The gentleman walks up and he says very quickly, “Can I pick up my Thanksgiving Special?” so Julie goes back and she gets the box, and it’s tied with ribbon and he just wants to make sure that it’s right. He opens the box, and there are roses, a dozen of them. But there are no heads on the roses, there’s only the stems with the thorns on them. He thanks Julie for them, closes the box, pays the bill and leaves.

Sandra’s aghast. “What on earth is that?!”

Julie says “That’s the Thanksgiving Special.”

“But why on earth would anyone buy stems with thorns on it for Thanksgiving and not have the roses and the flowers?”

And Julie says “Well here’s the reason. This man three years ago lost his wife to cancer. He felt there was no joy in life whatsoever and he’d always bought his wife roses and so he came into the store on a particular day because he didn’t know what to do on his own for Thanksgiving. He wanted to get some roses to remember her by. But when he saw them, he was so overwhelmed with grief he couldn’t stand it so I took the heads of the roses off and I just simply gave him the thorns. And I said to him, ‘if you can give thanks for the thorns and you get to the point where those thorns can be meaningful for you, you will always be able to appreciate the flower. But if you never come to terms with thanking God for the thorns, you will never enjoy those flowers when they bloom.’ She said there have been so many people I’ve shared this with that it’s become my Thanksgiving Special.
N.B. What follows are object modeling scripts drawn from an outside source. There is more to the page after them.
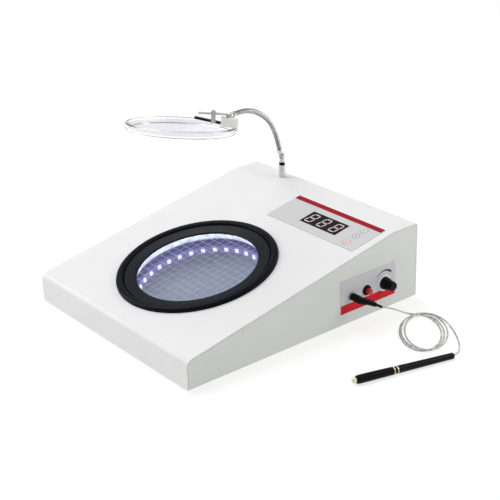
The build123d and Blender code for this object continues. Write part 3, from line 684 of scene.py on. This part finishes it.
# ------------------------------------------------------------------ the touch pen's lead
CORD_RADIUS = 1.0
LEAD_ROUTE = [
    (194.0, 248.0, 36.3),
    (198.5, 252.0, 35.8),
    (199.0, 262.0, 31.0),
    (194.5, 275.5, 22.5),
    (188.5, 290.0, 13.0),
    (184.5, 303.5, 5.0),
    (186.0, 313.0, 2.0),
]
TAIL_ROUTE = [
    (214.7, 326.4, 3.1),
    (225.8, 324.2, 2.4),
    (237.0, 319.2, 1.6),
    (249.5, 312.2, 1.1),
    (261.0, 304.1, 1.1),
    (271.5, 295.1, 1.4),
    (280.2, 285.4, 2.3),
    (285.4, 278.0, 3.1),
    (287.2, 272.3, 3.6),
    (287.2, 267.5, 3.7),
]
COIL_CENTRE = (223.0, 286.0)
COIL_TURN = math.radians(-43.5)
COIL_HALF_LENGTH = 46.0
COIL_HALF_WIDTH = 26.0
COIL_SIZES = (0.6, -1.2, 1.0, -0.8, 0.4)
COIL_DRIFT = (-5.5, -1.0, 1.5, 5.0, 5.5)
COIL_SWEEP = 1125.0
COIL_LOWEST = 1.05
COIL_RISE = 0.85
POINTS_PER_TURN = 16


def coil_points():
    """The loose turns, clockwise from above, each a little off the last in size and place."""
    points = []
    step = 360.0 / POINTS_PER_TURN
    for index in range(1, int(COIL_SWEEP / step)):
        swept = index * step
        turn = swept / 360.0
        whole = int(turn)
        share = turn - whole
        size = between(COIL_SIZES[whole], COIL_SIZES[whole + 1], share)
        drift = between(COIL_DRIFT[whole], COIL_DRIFT[whole + 1], share)
        angle = math.radians(180.0 - swept)
        u = (COIL_HALF_LENGTH + size) * math.cos(angle)
        v = (COIL_HALF_WIDTH + size) * math.sin(angle) + drift
        x = COIL_CENTRE[0] + u * math.cos(COIL_TURN) - v * math.sin(COIL_TURN)
        y = COIL_CENTRE[1] + u * math.sin(COIL_TURN) + v * math.cos(COIL_TURN)
        points.append((x, y, COIL_LOWEST + COIL_RISE * turn))
    return points


def add_cord(materials):
    """One lead from the boot through the loose turns to the pen."""
    points = LEAD_ROUTE + coil_points() + TAIL_ROUTE
    data = bpy.data.curves.new("touch_pen_lead", "CURVE")
    data.dimensions = "3D"
    data.bevel_depth = CORD_RADIUS * MM
    data.bevel_resolution = 4
    data.resolution_u = 6
    data.use_fill_caps = True
    spline = data.splines.new("NURBS")
    spline.points.add(len(points) - 1)
    for place, point in zip(points, spline.points):
        point.co = (*case_point(*place), 1.0)
    spline.order_u = 3
    spline.use_endpoint_u = True
    data.materials.append(materials["lead"])
    lead = bpy.data.objects.new("touch_pen_lead", data)
    SCENE.collection.objects.link(lead)
    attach(lead, "probe")
    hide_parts("cord_lead", "cord_coil", "cord_tail")


# ------------------------------------------------------------------ studio
FLOOR_HALF = 6.0
# Each lamp's name, place, target, size, power in watts and colour.
LIGHTS = [
    ("key_light", (-1.1, -0.1, 2.4), (0, 0, 0), (1.8, 1.8), 39.0, (1.0, 0.97, 1.02)),
    ("back_light", (0.7, 1.9, 1.7), (0, 0, 0.1), (2.0, 1.0), 8.0, (1.0, 0.98, 1.02)),
    ("front_light", (-1.45, -1.1, 1.0), (0, 0, 0.03), (1.2, 0.9), 12.0, (1.0, 0.98, 1.0)),
    ("right_light", (0.62, 0.5, 0.5), (0, 0.1, 0.08), (0.4, 0.4), 2.0, (1.0, 1.0, 0.98)),
]


def add_light(name, place, target, size, power, colour):
    """A rectangular lamp at a place, turned to a target."""
    data = bpy.data.lights.new(name, "AREA")
    data.shape = "RECTANGLE"
    data.size, data.size_y = size
    data.energy = power
    data.color = colour
    light = bpy.data.objects.new(name, data)
    light.location = place
    light.rotation_mode = "QUATERNION"
    light.rotation_quaternion = (Vector(target) - Vector(place)).to_track_quat("-Z", "Y")
    SCENE.collection.objects.link(light)


def add_studio(materials):
    """The white table, the sky and four lamps."""
    mesh = bpy.data.meshes.new("studio_floor")
    corners = [(FLOOR_HALF * x, FLOOR_HALF * y, 0) for x, y in ((-1, -1), (1, -1), (1, 1), (-1, 1))]
    mesh.from_pydata(corners, [], [(0, 1, 2, 3)])
    mesh.materials.append(materials["floor"])
    floor = bpy.data.objects.new("studio_floor", mesh)
    SCENE.collection.objects.link(floor)

    world = bpy.data.worlds.new("studio")
    world.use_nodes = True
    sky = world.node_tree.nodes["Background"]
    sky.inputs["Color"].default_value = (0.985, 1.0, 0.955, 1.0)
    sky.inputs["Strength"].default_value = 0.45
    SCENE.world = world
    for lamp in LIGHTS:
        add_light(*lamp)
    SCENE.view_settings.view_transform = "Standard"


# ------------------------------------------------------------------ the whole scene
add_camera()
looks = add_materials()
add_cord(looks)
paint_nodes(looks)
paint_details(looks)
add_grid(looks)
add_digits(looks)
add_key_marks(looks)
add_overlay_stripe(looks)
add_label_prints(looks)
add_studio(looks)
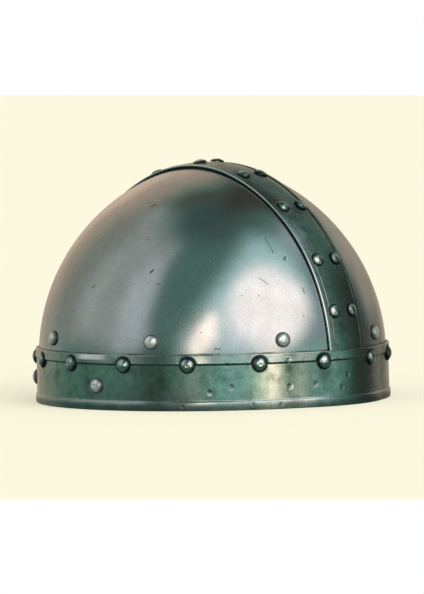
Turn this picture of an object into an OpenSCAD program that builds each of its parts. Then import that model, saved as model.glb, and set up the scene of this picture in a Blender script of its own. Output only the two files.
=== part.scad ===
// Riveted skull cap: two dished steel halves joined under a crest strap, a riveted brow band,
// and the leather lining inside. The front faces -Y, +Z is up, the band's lower edge is at Z = 0.
// Each half is turned about an upright axis a little beyond the seam, which makes the cap oval.
// Places round the cap are angles from the front, positive towards the wearer's left (+X).
// Side is -1 for the wearer's right and +1 for the left.

/* [Skull] */
// Outside width of the skull at its lower edge
skull_width = 216; // [204:1:230]
// Distance of each half's upright axis from the seam, on the far side of it
axis_shift = 6; // [2:0.5:9]
// Height up to which the wall stands upright
wall_height = 27; // [24:1:34]
// How much longer the radius of the flank is than the radius in plan
flank_extra = 10; // [4:1:30]
// Radius of the crown
crown_radius = 98; // [88:1:106]
// Thickness of the skull plate
skull_thick = 1.6; // [1.2:0.1:2.4]
// Height of the skull's lower edge above the band's lower edge
skull_rise = 3; // [1:0.5:6]
// Open seam between the two halves, hidden under the strap
seam_gap = 0.4; // [0.2:0.1:1.2]

/* [Crest strap] */
// Width of the strap
strap_width = 31.5; // [30:0.5:38]
// Thickness of the strap between its borders
strap_thick = 1.4; // [1:0.1:2]
// Width of each raised border of the strap
strap_border = 3.6; // [3:0.1:5]
// Height of the strap's borders over its middle
strap_border_rise = 0.5; // [0.2:0.1:1]
// Height of the strap's ends above the band's lower edge
strap_rise = 5; // [3:0.5:12]

/* [Brow band] */
// Height of the band
band_height = 34.6; // [31:0.2:42]
// Thickness of the band between its borders
band_thick = 1.4; // [1:0.1:2]
// Width of each raised border of the band
band_border = 5.4; // [3:0.1:6]
// Height of the band's borders over its middle
band_border_rise = 0.6; // [0.2:0.1:1]
// Slope of the step from a border down to the middle, as run over rise
step_slope = 1.2; // [0.5:0.1:2]
// Bevel along the band's outer edges
band_bevel = 0.5; // [0.2:0.1:0.8]
// Half width of the bulge that carries the band over an end of the strap
bulge_half = 38; // [34:1:44]
// Gap where the band's two ends meet at the back, over the strap
band_gap = 0.4; // [0.2:0.1:1.5]

/* [Rivets] */
// Head diameter of the brow band, lining and chin rivets
brow_head_d = 9.6; // [8:0.2:11]
// Head height of the brow band, lining and chin rivets
brow_head_h = 2.8; // [1.6:0.1:3.5]
// Head diameter of the crest rivets
crest_head_d = 9; // [8:0.2:10]
// Head height of the crest rivets
crest_head_h = 2; // [1.6:0.1:3.2]
// Upright rim below the dome of every head and tail
head_rim = 0.4; // [0.2:0.1:0.8]
// Shank diameter
shank_d = 4.8; // [4:0.1:5.5]
// Diameter of the peened tail
tail_d = 7.6; // [6.6:0.1:8.4]
// Height of the peened tail
tail_h = 1.6; // [1:0.1:2]
// Rivets round the brow band
brow_count = 16; // [16:8:16]
// Height of the brow band rivets
brow_rivet_z = 28.2; // [26:0.2:29]
// Rivets that hold the lining
lining_count = 8; // [8:8:8]
// Height of the lining rivets
lining_rivet_z = 42.6; // [42:0.2:46]
// Height of the chin rivets
chin_rivet_z = 15.2; // [13:0.2:16]
// Place of the front chin rivet on each side
chin_front_angle = 89; // [84:1:94]
// Place of the rear chin rivet on each side
chin_rear_angle = 143; // [140:1:150]
// Distance of each crest row from the seam
crest_gauge = 7.9; // [7:0.1:9]
// Length over the crest from the apex to the second pair of rivets
crest_run_1 = 37; // [30:0.2:44]
// Length from the apex to the third pair
crest_run_2 = 74.8; // [66:0.2:84]
// Length from the apex to the fourth pair
crest_run_3 = 117; // [106:0.2:126]
// Length from the apex to the lowest pair
crest_run_4 = 149.8; // [142:0.2:154]

/* [Washers] */
// Outside diameter
washer_d = 12; // [11:0.5:13]
// Thickness
washer_thick = 1; // [0.6:0.1:1.5]

/* [Lining] */
// Thickness of the leather headband
headband_thick = 3; // [2:0.1:4]
// Height of the headband's lower edge
headband_low = 34.4; // [34:0.2:35]
// Height of the headband
headband_height = 15; // [13:0.5:15.5]
// Thickness of the leather tongues
tongue_thick = 2; // [1.4:0.1:3]
// How far a tongue's lower edge sits above the headband's
tongue_rise = 1; // [0.5:0.5:1.5]
// Radius of the dome that the tongues make above the headband
tongue_radius = 111; // [109:0.5:114]
// Open slit between neighbouring tongues
tongue_slit = 3; // [1:0.5:6]
// Distance of the tongues' tips from the middle of the crown
tongue_tip = 14; // [12:1:20]
// Rounding of a tip
tip_radius = 5; // [3:0.5:6]
// Lace hole in each tip
lace_hole_d = 4; // [3:0.5:5]

/* [Chin loops] */
// Width of the leather strip
loop_width = 15; // [12:0.5:16]
// Thickness of the leather strip
loop_thick = 2.6; // [2:0.1:3.4]
// Length of the strip that lies flat on the skull on each side of a rivet
loop_end = 9; // [8.5:0.5:12]

/* [Fits] */
// Gap between plates that lie on each other
plate_gap = 0.1; // [0.05:0.05:0.2]
// Gap between leather and what it lies on
soft_gap = 0.3; // [0.2:0.1:0.5]
// Radial clearance of a shank in steel
hole_clear = 0.1; // [0.05:0.05:0.2]
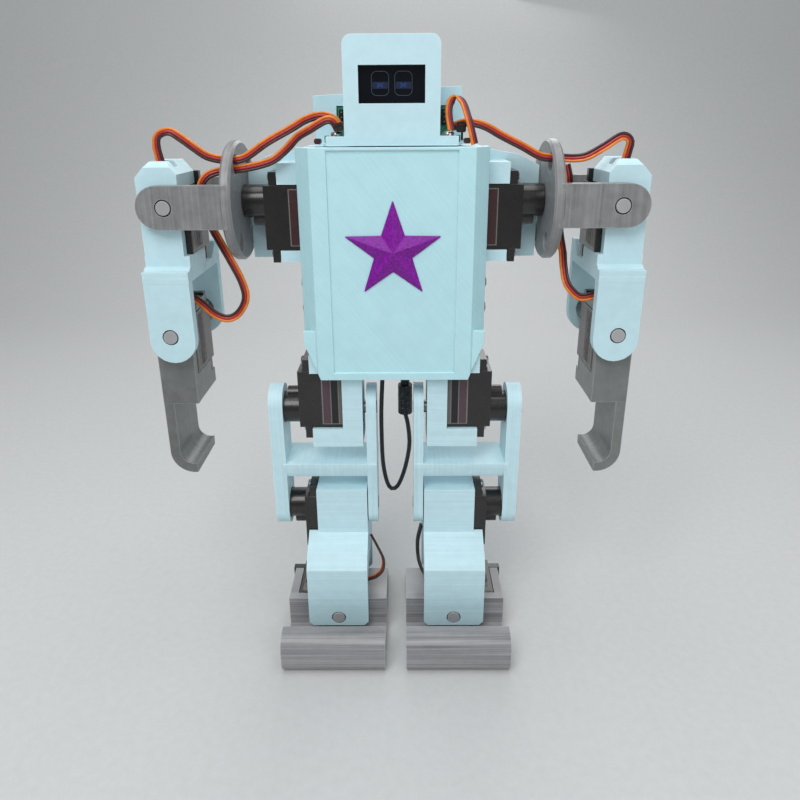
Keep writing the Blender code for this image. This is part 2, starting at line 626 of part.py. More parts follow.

So, do you want the Thanksgiving Special or do you want a dozen roses with the flowers on?

She said “I will take the Thanksgiving Special because if I have grabbed those thorns and can still give thanks, this will be a true Thanksgiving.”

In the midst of Lamentations, Jeremiah says the same thing. In the midst of the destruction and the exile, “Remember, oh Israel, every morning that you get up, every day that you arise, God’s steadfast love endures. His mercies endure.” Thanksgiving then is not just for the great meal and the bounty of the earth and the glorious things that we should recognize come from the hand of our maker, but Thanksgiving should arise even when there are thorns and exile and barrenness.

The one thing that separates those who have a real and a genuine faith in God is that they give thanks for the thorns as well as for the flowers. Anyone can give thanks only for the flowers, but that, my friends, is the true nature of faith. That’s how you break bad. You break it with a true Thanksgiving. Amen.